Ajuste via arrecadação

Como o governo evita falar em corte de despesas, a principal expectativa da Fazenda é atingir os objetivos do marco fiscal via aumento de receita.

Desde que a primeira versão do marco fiscal foi apresentada, no entanto, essa é a principal crítica ao texto, uma vez que o Brasil tem projeção de crescimento fraca para os próximos anos e não deve ser beneficiado por um ciclo das commodities forte como em períodos anteriores.

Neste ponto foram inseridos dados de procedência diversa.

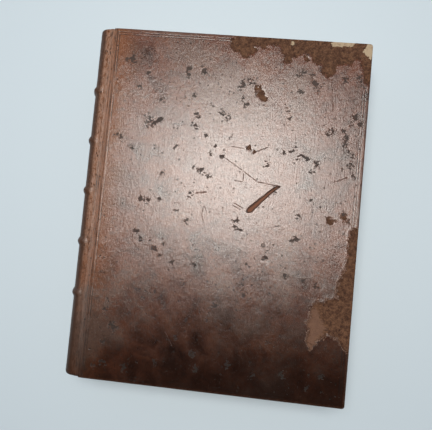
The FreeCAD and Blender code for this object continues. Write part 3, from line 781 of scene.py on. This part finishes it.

As projeções para o crescimento do PIB em 2023 melhoraram com as boas expectativas para a safra no agro, mas não se espera um crescimento muito acima de 2% para 2023 e 2024.

Essa alta, se confirmada, levaria a um crescimento de receita em torno de 1,4%, estima Vale, da MB Associados. Tal patamar coloca dúvidas sobre a capacidade de o Planalto zerar o déficit primário sem aumento de carga tributária. O mercado já precifica que algum aumento de carga caminha para ocorrer, mas há incerteza sobre o quanto e como o governo deve aumentar impostos.

Por enquanto, o marco aprovado tende a ajudar na ancoragem das expectativas dos mercados, e já embasou queda do dólar e da curva de juros futuros nesta quarta-feira. Apesar disso, economistas afirmam que a confiança no modelo virá dos desdobramentos a partir de agora. “Vamos ter de esperar que o marco funcione ao longo de 2024 e que ele não seja alterado, para daí, sim, podermos dizer que ele é efetivo”, completa Gonçalves, da FGV.